Motivasi murni bersifat efektif/ berkaitan dengan perasaan seseorang. Menurut Ames dan Archer mengubah motivasi berarti mengubah cara berpikir anak, memahami tujuan dan pembelajaran, serta melihat proses hasil pembelajaran dengan cara yang berbeda.
Tugas guru adalah membangkitkan dan membangun motivasi intrinsik yang sifatnya lebih karena kesadaran dan kemauan yang timbul dalam diri anak. Menghargai dan memberi kesempatan pada anak untuk banyak mengungkapkan celotehnya, dan eksplorasi sikap perilaku yang disikapi guru dengan pengarahan tutur kata serta tindakan sesuai tahap perkembangan anak.

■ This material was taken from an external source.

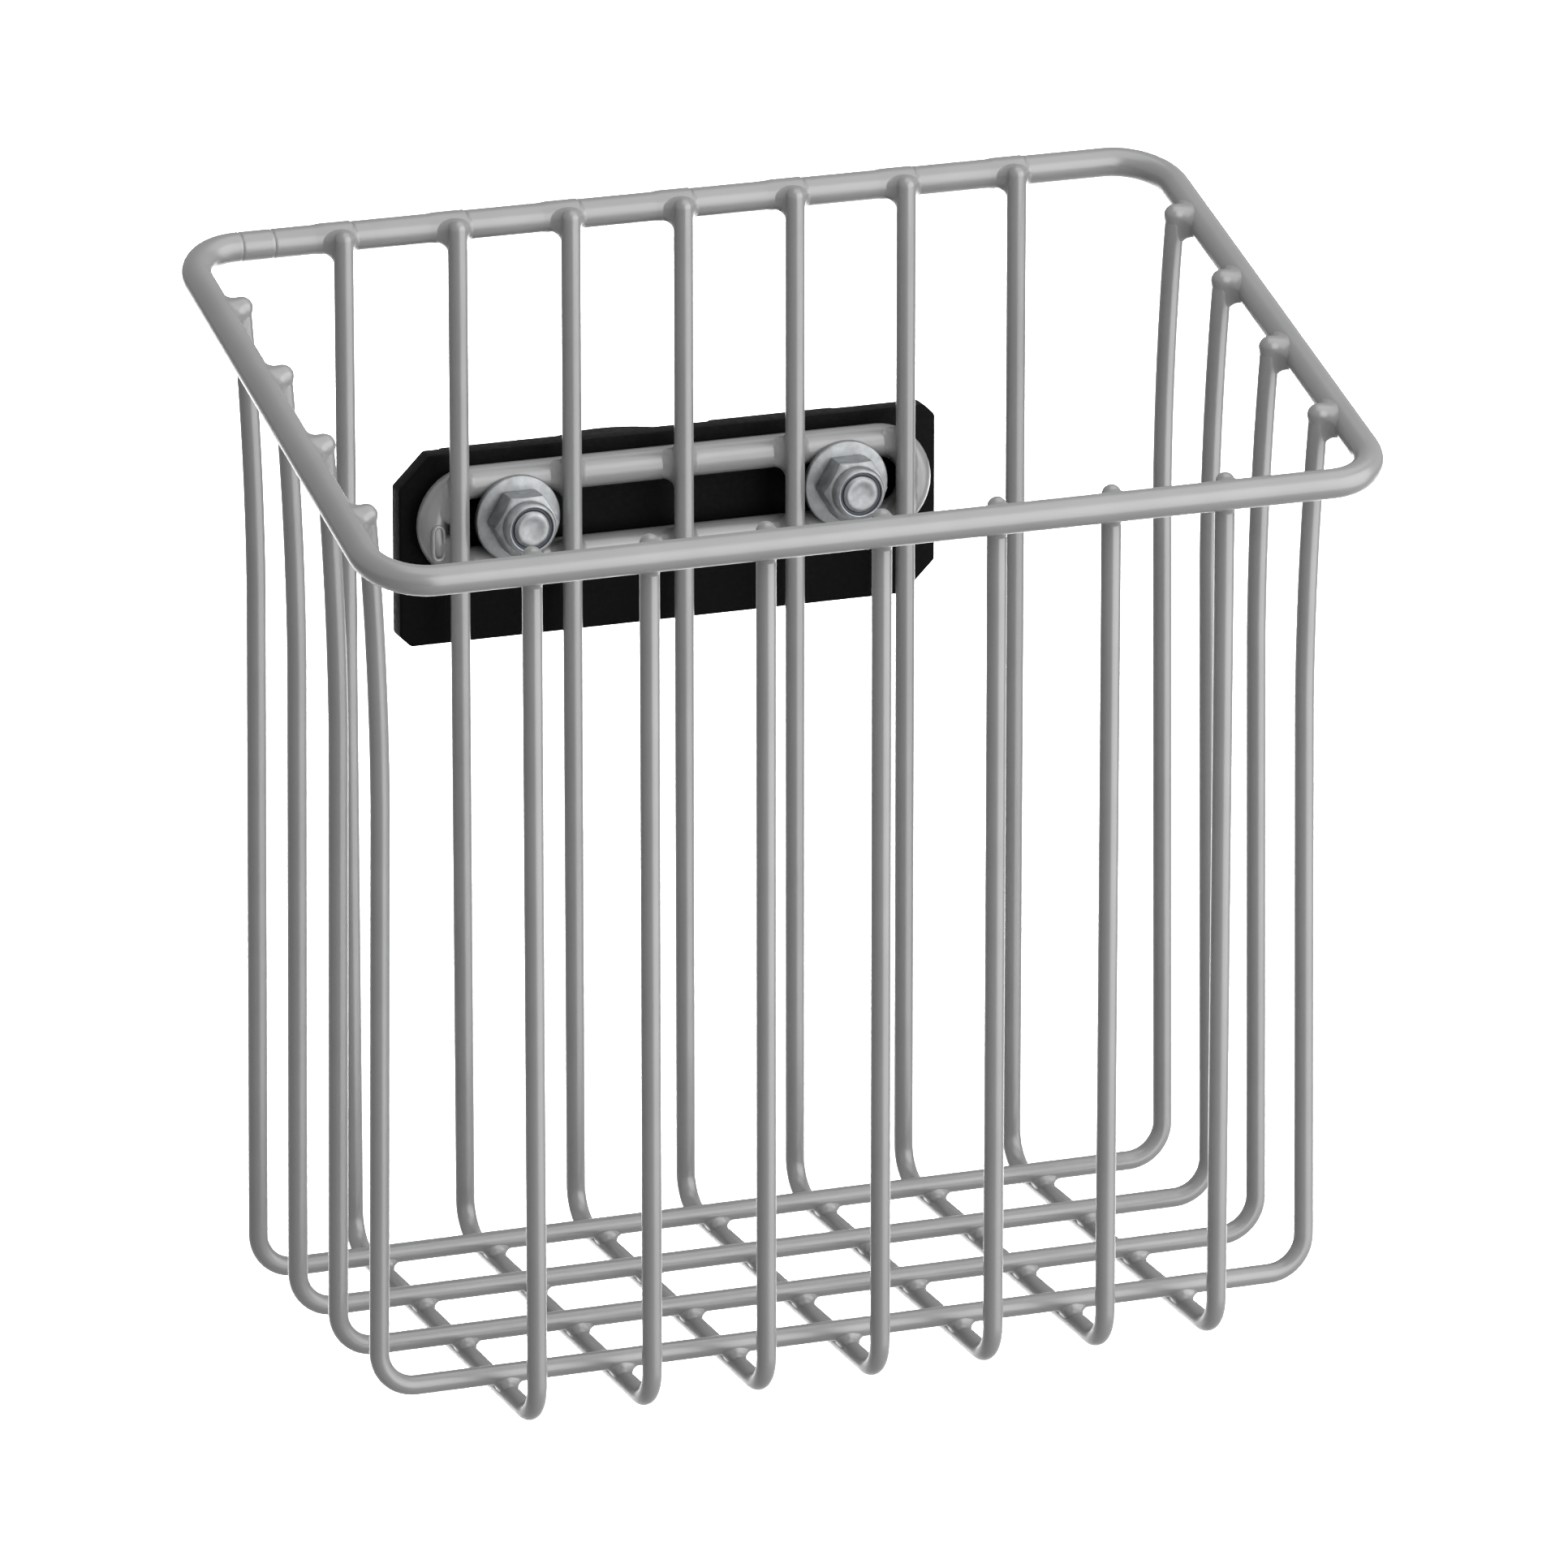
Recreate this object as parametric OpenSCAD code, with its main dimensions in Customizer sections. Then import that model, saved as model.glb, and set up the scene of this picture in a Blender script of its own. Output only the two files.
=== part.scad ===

Bagaimanapun, disekolah guru adalah satu-satunya motivator bagi anak. Segala ucapan dan tindakan guru menempatkannya sebagai malaikat dalam pola pikir anak. Kasih sayang, ketulusan, dan keikhlasan dalam membimbing sangat dirasakan pribadi anak.
Pemberian motivasi pada anak pada tahap awal bisa diberikan melalui tutur kata sapaan dan pujian. Langkah ini sangat penting bagi anak untuk merasakan keberadaannya dihargai. Sentuhan fisik seperti berjabat tangan, dan tepuk tangan untuk apapun yang berhasil anak lakukan juga tidak kalah pentingnya. Guru, dalam aktivitas anak, seberapapun kerepotan yang muncul, juga harus bisa memposisikan anak sebagai pribadi yang mampu.
Sedangkan sebagai inti dari komunikasi verbal adalah, melakukan kontak mata dengan pandangan melindungi serta memberikan ketenangan. Sedangkan pada sisi guru, dua model motivasi tersebut juga harus teraplikasi dalam bentuk komitmen keterbukaan terhadap kritik. Guru harus membuang jauh rasa segan bertanya pada figur yang profesional atau memiliki kompetesensi dibidangnya.
Setelahnya guru harus sanggup membentuk team work disekolah dan menjalin dukungan total dari orang tua.
Dengan pemahaman manajemen pembelajaran motivasi seperti itu, capaian prestasi anak tidak akan lagi menjadi idaman belaka.